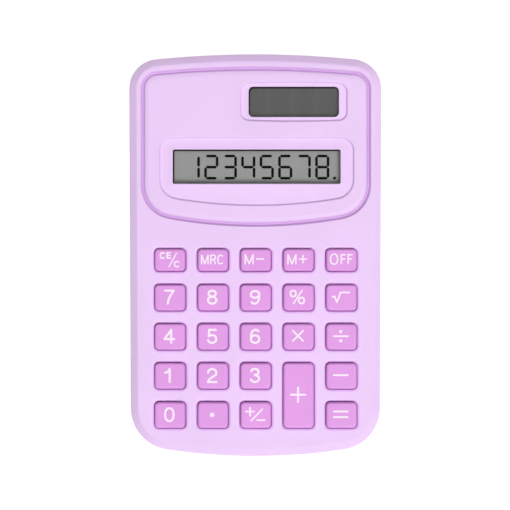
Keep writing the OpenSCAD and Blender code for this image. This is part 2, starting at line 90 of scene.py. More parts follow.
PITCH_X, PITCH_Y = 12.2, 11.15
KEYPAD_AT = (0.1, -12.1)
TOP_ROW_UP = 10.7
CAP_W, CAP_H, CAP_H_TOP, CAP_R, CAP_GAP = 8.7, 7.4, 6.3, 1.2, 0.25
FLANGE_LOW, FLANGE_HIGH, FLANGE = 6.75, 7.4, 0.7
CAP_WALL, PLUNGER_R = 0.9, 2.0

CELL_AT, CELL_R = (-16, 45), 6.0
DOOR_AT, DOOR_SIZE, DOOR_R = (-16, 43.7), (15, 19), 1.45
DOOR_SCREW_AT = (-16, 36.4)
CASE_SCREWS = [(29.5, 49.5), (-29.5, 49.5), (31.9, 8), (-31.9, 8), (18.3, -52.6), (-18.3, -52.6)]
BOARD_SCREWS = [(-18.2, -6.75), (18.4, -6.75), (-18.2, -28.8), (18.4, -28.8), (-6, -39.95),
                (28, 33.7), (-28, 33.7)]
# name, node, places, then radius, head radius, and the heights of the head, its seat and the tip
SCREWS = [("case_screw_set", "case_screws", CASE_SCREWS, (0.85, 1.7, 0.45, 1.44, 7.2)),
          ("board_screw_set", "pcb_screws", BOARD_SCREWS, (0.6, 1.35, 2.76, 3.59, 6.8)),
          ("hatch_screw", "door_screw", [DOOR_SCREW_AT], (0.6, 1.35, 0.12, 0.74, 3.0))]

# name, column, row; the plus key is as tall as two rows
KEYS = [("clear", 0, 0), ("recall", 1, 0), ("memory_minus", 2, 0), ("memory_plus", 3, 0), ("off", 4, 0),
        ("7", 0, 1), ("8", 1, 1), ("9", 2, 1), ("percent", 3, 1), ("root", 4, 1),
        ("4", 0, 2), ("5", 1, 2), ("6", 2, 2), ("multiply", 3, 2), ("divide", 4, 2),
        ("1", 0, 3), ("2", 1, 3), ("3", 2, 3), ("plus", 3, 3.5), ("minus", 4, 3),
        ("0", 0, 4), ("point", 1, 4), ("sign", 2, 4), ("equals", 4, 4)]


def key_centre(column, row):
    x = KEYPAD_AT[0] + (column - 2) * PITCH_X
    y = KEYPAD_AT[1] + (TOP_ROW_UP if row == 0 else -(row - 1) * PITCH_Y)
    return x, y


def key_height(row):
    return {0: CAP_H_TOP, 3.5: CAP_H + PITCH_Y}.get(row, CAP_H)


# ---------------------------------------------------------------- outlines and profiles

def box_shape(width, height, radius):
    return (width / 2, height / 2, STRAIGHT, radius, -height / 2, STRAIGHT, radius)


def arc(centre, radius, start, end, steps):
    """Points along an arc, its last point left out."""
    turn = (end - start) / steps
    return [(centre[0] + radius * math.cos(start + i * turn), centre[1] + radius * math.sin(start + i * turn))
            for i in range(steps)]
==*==
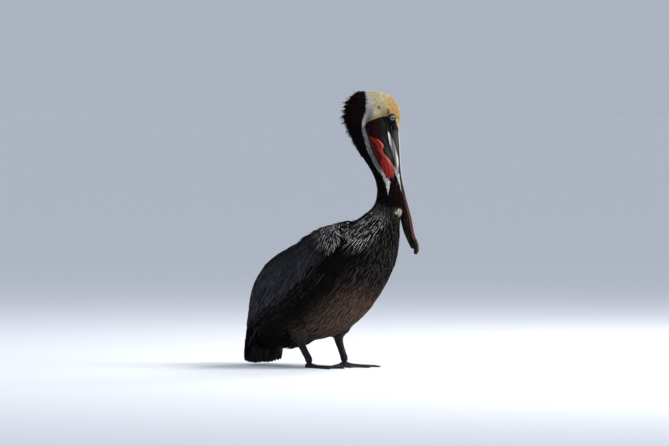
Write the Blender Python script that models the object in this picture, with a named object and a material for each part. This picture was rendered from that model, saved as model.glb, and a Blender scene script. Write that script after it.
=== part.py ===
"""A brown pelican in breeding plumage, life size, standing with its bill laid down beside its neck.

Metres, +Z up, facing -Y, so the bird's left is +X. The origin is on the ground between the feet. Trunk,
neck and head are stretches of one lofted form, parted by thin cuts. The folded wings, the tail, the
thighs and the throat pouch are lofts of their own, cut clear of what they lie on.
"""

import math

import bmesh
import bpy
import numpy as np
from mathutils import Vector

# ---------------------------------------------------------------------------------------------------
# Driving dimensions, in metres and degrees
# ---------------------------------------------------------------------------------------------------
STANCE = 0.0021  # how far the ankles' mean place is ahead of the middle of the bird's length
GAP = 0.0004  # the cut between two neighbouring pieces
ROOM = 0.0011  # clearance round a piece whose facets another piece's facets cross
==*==
Task goal —
Everything from the line with "Keep writing the" through the line with "CAP_WALL, PLUNGER_R = 0.9, 2.0" is to be output exactly; leave out all other lines.

Answer to the task —
Keep writing the OpenSCAD and Blender code for this image. This is part 2, starting at line 90 of scene.py. More parts follow.
PITCH_X, PITCH_Y = 12.2, 11.15
KEYPAD_AT = (0.1, -12.1)
TOP_ROW_UP = 10.7
CAP_W, CAP_H, CAP_H_TOP, CAP_R, CAP_GAP = 8.7, 7.4, 6.3, 1.2, 0.25
FLANGE_LOW, FLANGE_HIGH, FLANGE = 6.75, 7.4, 0.7
CAP_WALL, PLUNGER_R = 0.9, 2.0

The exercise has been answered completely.